---- Information supplied
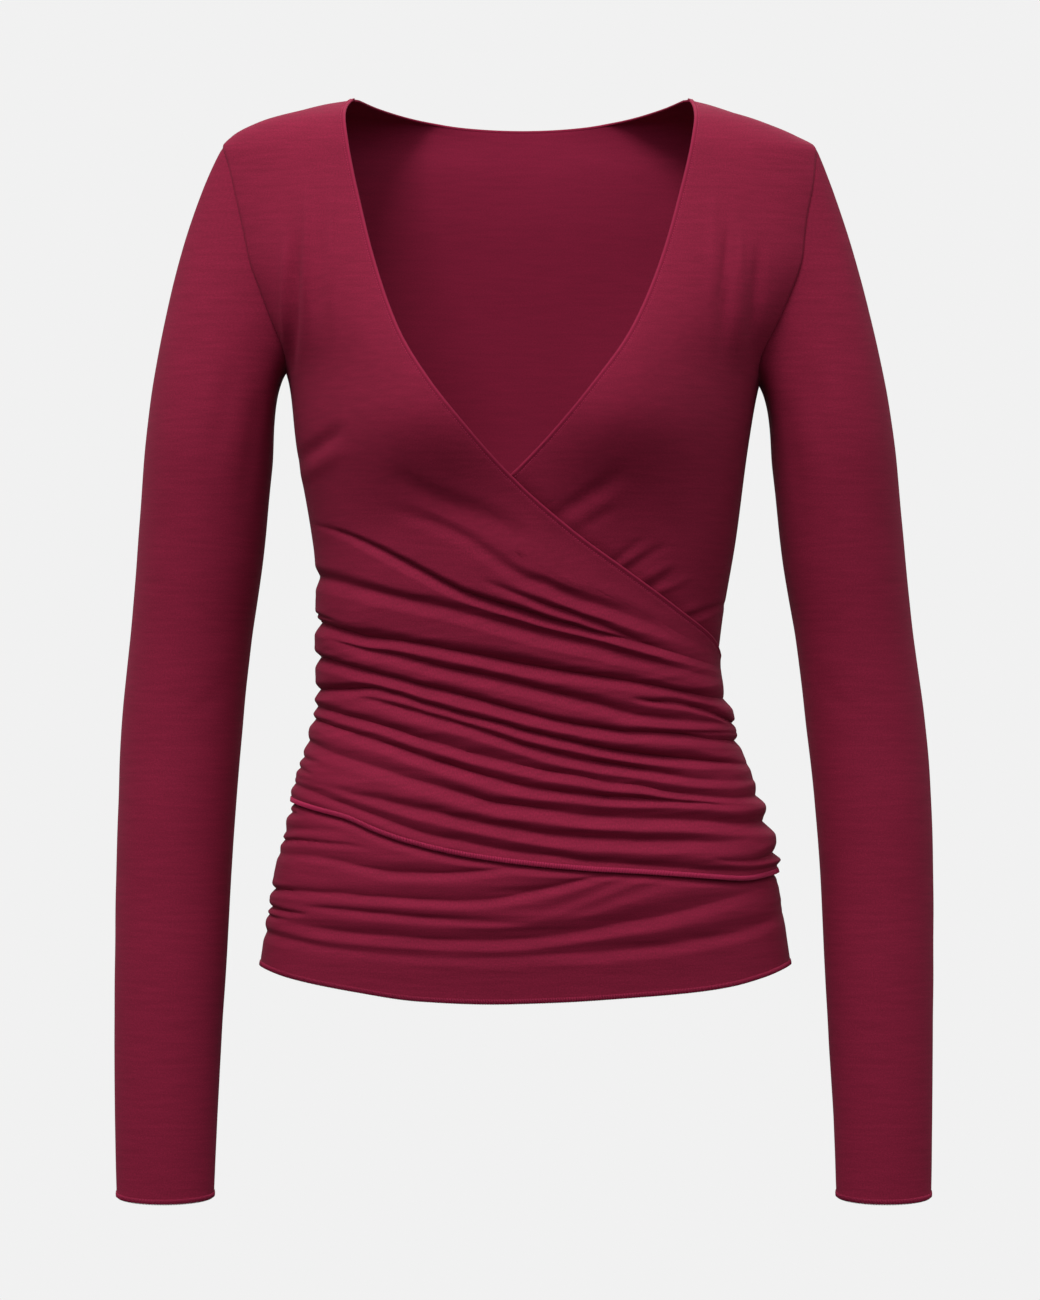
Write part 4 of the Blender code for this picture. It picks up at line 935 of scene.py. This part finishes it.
# %% Sleeve tubes
def sleeve(side):
    """Outer and inner rings of a sleeve from the armhole to the cuff."""
    sign = -1 if side == "right" else 1
    turn = np.arange(RING_POINTS) * 360 / RING_POINTS
    cos_turn, sin_turn = np.cos(np.radians(turn)), np.sin(np.radians(turn))
    angle, height = armhole(side, turn)
    normal = outward(angle, height)
    edge = figure(angle, height) + normal * (WALL - SEAM_DIP)
    away = unit(np.cross(np.roll(edge, -1, axis=0) - np.roll(edge, 1, axis=0), normal) * -sign)
    high = (1 + cos_turn) / 2
    slope = np.radians(CAP_SLOPE[side] * high + UNDERARM_SLOPE * (1 - high))
    leave = np.stack([sign * np.cos(slope), 0 * slope, -np.sin(slope)], axis=-1)
    rise = (leave * normal).sum(axis=1, keepdims=True)
    run = (leave * away).sum(axis=1, keepdims=True)
    start = edge + away * (SEAM_GAP + CLOTH * np.maximum(0, -rise))

    def ring(at):
        centre, wide = section_size("centre_" + side, at), section_size("wide_" + side, at)
        y = -section_size("forward", at) - section_size("deep", at) * sin_turn
        low = ease((TILT_TOP - at) / TILT_HEIGHT)
        return np.stack([sign * (centre + wide * cos_turn), y, at - CUFF_TILT * low * sin_turn], axis=-1)

    first = ring(SECTIONS[0].height)
    reach = np.linalg.norm(first - start, axis=1, keepdims=True)
    down = unit(ring(SECTIONS[1].height) - first)
    rings = []
    for t in np.linspace(0, 1, CAP_RINGS, endpoint=False):
        rings.append((2 * t**3 - 3 * t**2 + 1) * start + (t**3 - 2 * t**2 + t) * leave * reach * CAP_LEAVES
                     + (3 * t**2 - 2 * t**3) * first + (t**3 - t**2) * down * reach * CAP_ARRIVES)
    steps = int((SECTIONS[0].height - SECTIONS[-1].height) / RING_STEP)
    rings += [ring(at) for at in np.linspace(SECTIONS[0].height, SECTIONS[-1].height, steps)]
    rings = np.array(rings)
    across = np.roll(rings, -1, axis=1) - np.roll(rings, 1, axis=1)
    facing = unit(np.cross(np.gradient(rings, axis=0), across)) * -sign
    facing[0] = unit(normal * run - away * rise)
    round_from_outside = np.broadcast_to((turn + 180) % 360 - 180, rings.shape[:2])
    relief = stroke_relief(SLEEVE_STROKES, round_from_outside, rings[..., 2])
    from_cap = lengths(rings, 0)
    relief = relief + SLEEVE_RIPPLE * ripples(round_from_outside / 60, rings[..., 2] / 22)
    relief = relief * ease(from_cap / PLAIN_CAP) + CAP_DIP * np.clip(1 - from_cap / SEAM_WIDE, 0, 1)**2
    outer = rings - facing * relief[..., None]
    return outer, outer - facing * CLOTH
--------
Write out the full listing, keeping every line exactly as it is.

* **Answer**
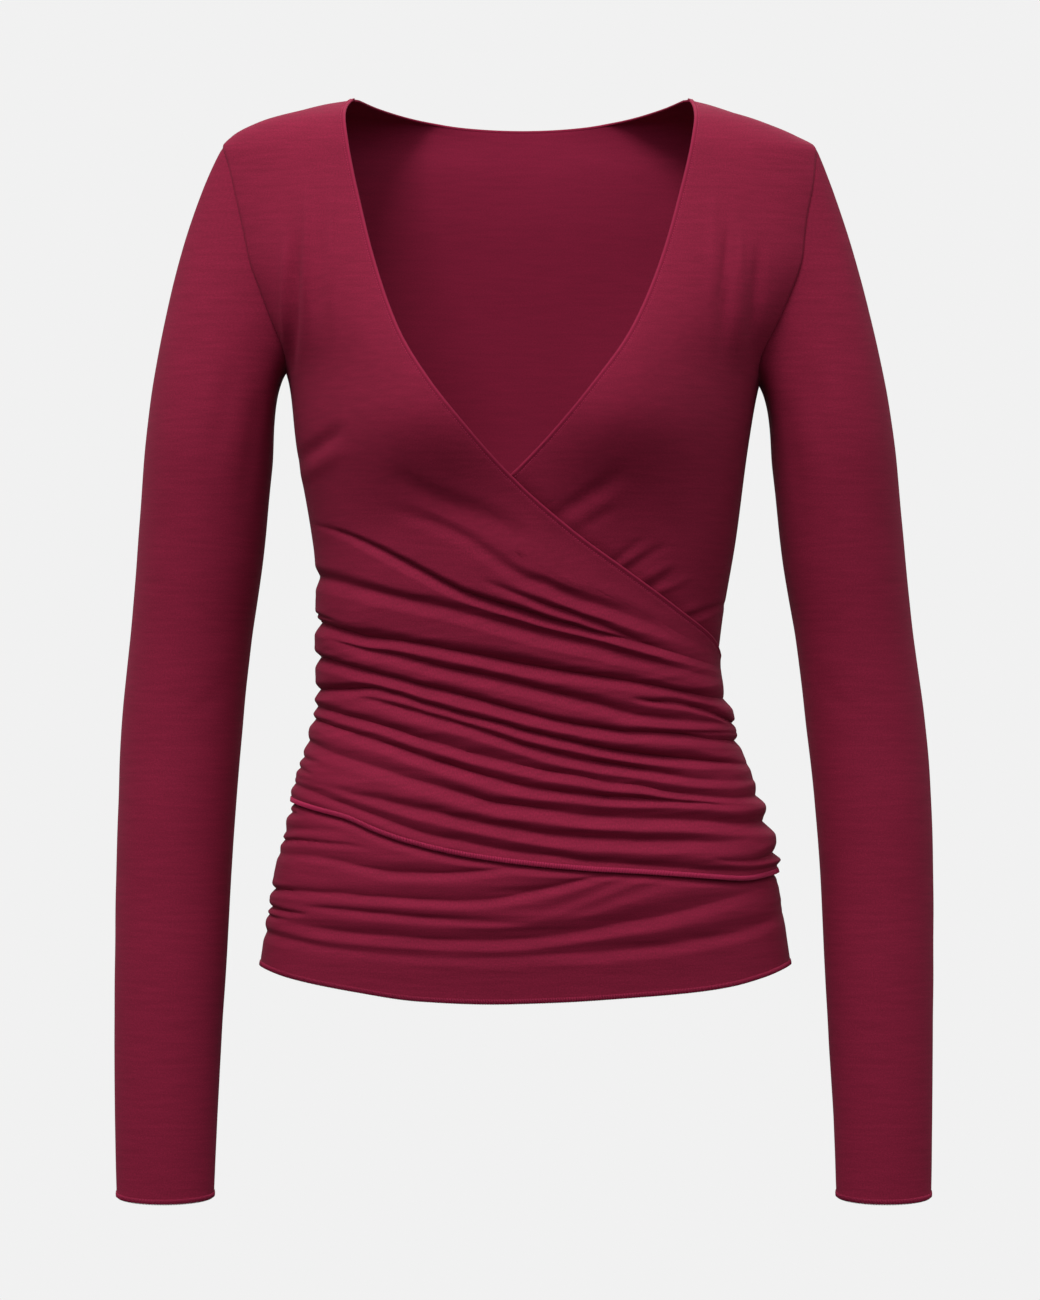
Write part 4 of the Blender code for this picture. It picks up at line 935 of scene.py. This part finishes it.
# %% Sleeve tubes
def sleeve(side):
    """Outer and inner rings of a sleeve from the armhole to the cuff."""
    sign = -1 if side == "right" else 1
    turn = np.arange(RING_POINTS) * 360 / RING_POINTS
    cos_turn, sin_turn = np.cos(np.radians(turn)), np.sin(np.radians(turn))
    angle, height = armhole(side, turn)
    normal = outward(angle, height)
    edge = figure(angle, height) + normal * (WALL - SEAM_DIP)
    away = unit(np.cross(np.roll(edge, -1, axis=0) - np.roll(edge, 1, axis=0), normal) * -sign)
    high = (1 + cos_turn) / 2
    slope = np.radians(CAP_SLOPE[side] * high + UNDERARM_SLOPE * (1 - high))
    leave = np.stack([sign * np.cos(slope), 0 * slope, -np.sin(slope)], axis=-1)
    rise = (leave * normal).sum(axis=1, keepdims=True)
    run = (leave * away).sum(axis=1, keepdims=True)
    start = edge + away * (SEAM_GAP + CLOTH * np.maximum(0, -rise))

    def ring(at):
        centre, wide = section_size("centre_" + side, at), section_size("wide_" + side, at)
        y = -section_size("forward", at) - section_size("deep", at) * sin_turn
        low = ease((TILT_TOP - at) / TILT_HEIGHT)
        return np.stack([sign * (centre + wide * cos_turn), y, at - CUFF_TILT * low * sin_turn], axis=-1)

    first = ring(SECTIONS[0].height)
    reach = np.linalg.norm(first - start, axis=1, keepdims=True)
    down = unit(ring(SECTIONS[1].height) - first)
    rings = []
    for t in np.linspace(0, 1, CAP_RINGS, endpoint=False):
        rings.append((2 * t**3 - 3 * t**2 + 1) * start + (t**3 - 2 * t**2 + t) * leave * reach * CAP_LEAVES
                     + (3 * t**2 - 2 * t**3) * first + (t**3 - t**2) * down * reach * CAP_ARRIVES)
    steps = int((SECTIONS[0].height - SECTIONS[-1].height) / RING_STEP)
    rings += [ring(at) for at in np.linspace(SECTIONS[0].height, SECTIONS[-1].height, steps)]
    rings = np.array(rings)
    across = np.roll(rings, -1, axis=1) - np.roll(rings, 1, axis=1)
    facing = unit(np.cross(np.gradient(rings, axis=0), across)) * -sign
    facing[0] = unit(normal * run - away * rise)
    round_from_outside = np.broadcast_to((turn + 180) % 360 - 180, rings.shape[:2])
    relief = stroke_relief(SLEEVE_STROKES, round_from_outside, rings[..., 2])
    from_cap = lengths(rings, 0)
    relief = relief + SLEEVE_RIPPLE * ripples(round_from_outside / 60, rings[..., 2] / 22)
    relief = relief * ease(from_cap / PLAIN_CAP) + CAP_DIP * np.clip(1 - from_cap / SEAM_WIDE, 0, 1)**2
    outer = rings - facing * relief[..., None]
    return outer, outer - facing * CLOTH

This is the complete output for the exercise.